§ **Instructions for the task**
The listing beneath should be written out in full, exactly as shown.

Records that describe objects:
::::::::::

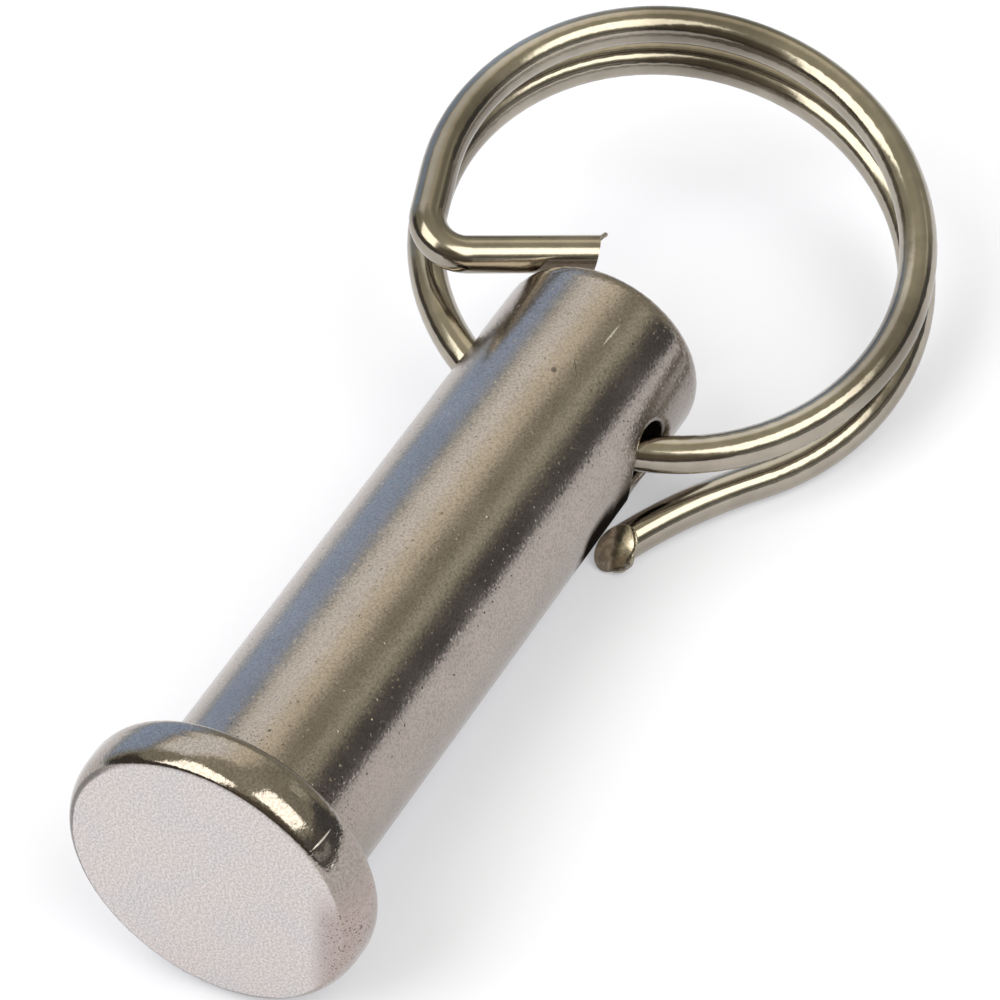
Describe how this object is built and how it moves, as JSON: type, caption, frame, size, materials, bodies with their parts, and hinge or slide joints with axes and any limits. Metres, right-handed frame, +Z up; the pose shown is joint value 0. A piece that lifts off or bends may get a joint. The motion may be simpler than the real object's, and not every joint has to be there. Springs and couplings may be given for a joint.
{
  "type": "clevis pin",
  "caption": "Stainless clevis pin: a plain round shank with a flat round head, and a split ring of round wire swinging in the cross hole near its tip.",
  "frame": {"origin": "centre of the bounding box in plan, on the surface that the pin lies on", "axes": "+Z up; +X along the pin from its head to its tip, seen from above; the ring lies beyond the tip"},
  "size_m": [0.0448, 0.0196, 0.0115],
  "materials": {
    "pin_steel": "tumbled stainless steel, satin",
    "ring_wire": "drawn stainless spring wire, bright"
  },
  "bodies": {
    "pin": {"clevis_pin": "pin_steel"},
    "ring": {"split_ring": "ring_wire"}
  },
  "joints": [
    {"name": "ring_swing", "type": "hinge", "parent": "pin", "child": "ring", "pos_m": [0.00368, 0.00064, 0.00421], "axis": [-0.0128, -0.979, -0.2034], "range_deg": [0, 76]}
  ]
}
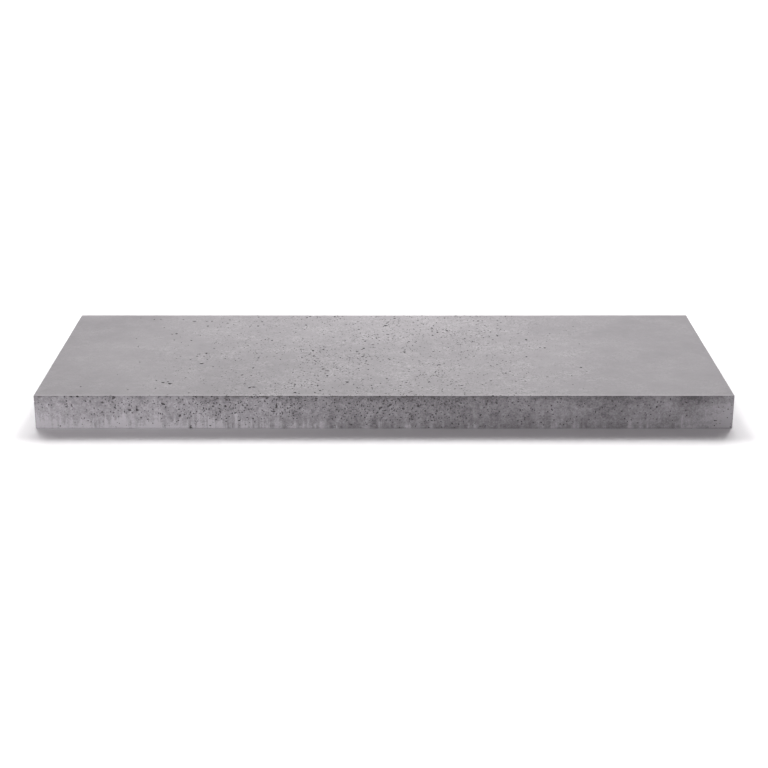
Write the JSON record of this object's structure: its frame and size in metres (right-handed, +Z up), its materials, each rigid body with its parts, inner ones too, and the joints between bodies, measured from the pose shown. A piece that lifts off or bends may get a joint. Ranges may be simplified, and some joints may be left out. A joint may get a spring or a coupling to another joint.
{
  "type": "concrete paving slab",
  "caption": "Long flat rectangular slab of cast grey concrete with a lightly pitted face and eased edges, laid on a bed as paving, a step tread or a coping.",
  "frame": {"origin": "middle of the bed face, the flat underside that lies on the sand or mortar", "axes": "+X along the slab's length, +Y across its width away from the long side that faces the viewer, +Z up out of the wearing face"},
  "size_m": [1, 0.4, 0.05],
  "materials": {
    "concrete": "matte"
  },
  "bodies": {
    "root": {"slab": "concrete"}
  },
  "joints": []
}
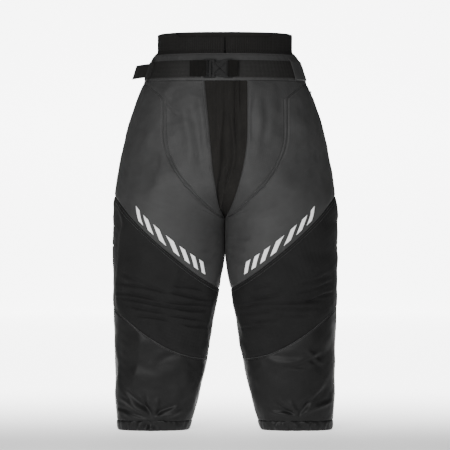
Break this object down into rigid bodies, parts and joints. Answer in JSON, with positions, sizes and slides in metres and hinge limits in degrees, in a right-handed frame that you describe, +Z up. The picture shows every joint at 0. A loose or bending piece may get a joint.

::::::::::

§ **Task answer**
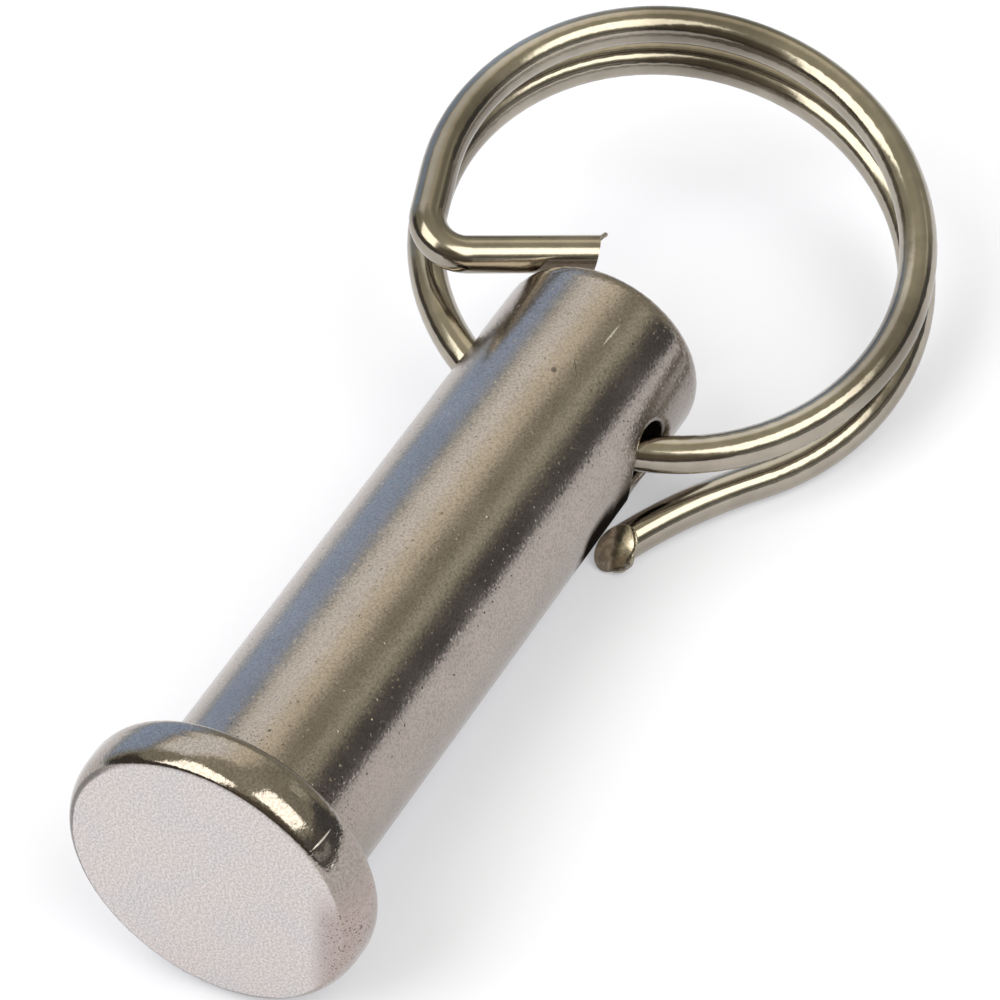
Describe how this object is built and how it moves, as JSON: type, caption, frame, size, materials, bodies with their parts, and hinge or slide joints with axes and any limits. Metres, right-handed frame, +Z up; the pose shown is joint value 0. A piece that lifts off or bends may get a joint. The motion may be simpler than the real object's, and not every joint has to be there. Springs and couplings may be given for a joint.
{
  "type": "clevis pin",
  "caption": "Stainless clevis pin: a plain round shank with a flat round head, and a split ring of round wire swinging in the cross hole near its tip.",
  "frame": {"origin": "centre of the bounding box in plan, on the surface that the pin lies on", "axes": "+Z up; +X along the pin from its head to its tip, seen from above; the ring lies beyond the tip"},
  "size_m": [0.0448, 0.0196, 0.0115],
  "materials": {
    "pin_steel": "tumbled stainless steel, satin",
    "ring_wire": "drawn stainless spring wire, bright"
  },
  "bodies": {
    "pin": {"clevis_pin": "pin_steel"},
    "ring": {"split_ring": "ring_wire"}
  },
  "joints": [
    {"name": "ring_swing", "type": "hinge", "parent": "pin", "child": "ring", "pos_m": [0.00368, 0.00064, 0.00421], "axis": [-0.0128, -0.979, -0.2034], "range_deg": [0, 76]}
  ]
}
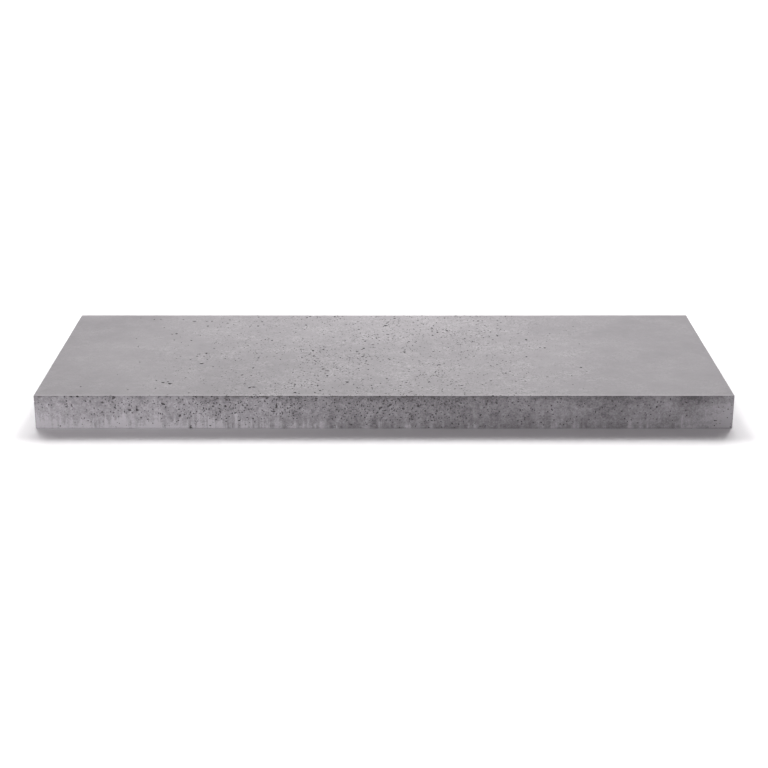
Write the JSON record of this object's structure: its frame and size in metres (right-handed, +Z up), its materials, each rigid body with its parts, inner ones too, and the joints between bodies, measured from the pose shown. A piece that lifts off or bends may get a joint. Ranges may be simplified, and some joints may be left out. A joint may get a spring or a coupling to another joint.
{
  "type": "concrete paving slab",
  "caption": "Long flat rectangular slab of cast grey concrete with a lightly pitted face and eased edges, laid on a bed as paving, a step tread or a coping.",
  "frame": {"origin": "middle of the bed face, the flat underside that lies on the sand or mortar", "axes": "+X along the slab's length, +Y across its width away from the long side that faces the viewer, +Z up out of the wearing face"},
  "size_m": [1, 0.4, 0.05],
  "materials": {
    "concrete": "matte"
  },
  "bodies": {
    "root": {"slab": "concrete"}
  },
  "joints": []
}
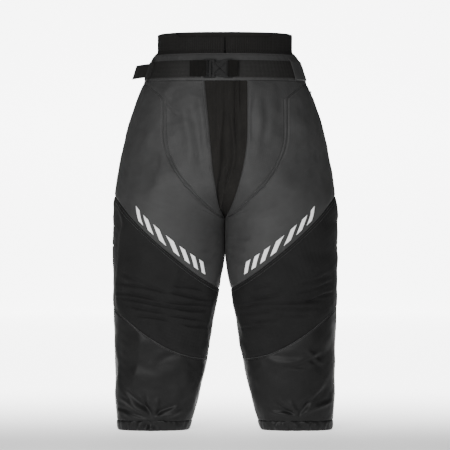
Break this object down into rigid bodies, parts and joints. Answer in JSON, with positions, sizes and slides in metres and hinge limits in degrees, in a right-handed frame that you describe, +Z up. The picture shows every joint at 0. A loose or bending piece may get a joint.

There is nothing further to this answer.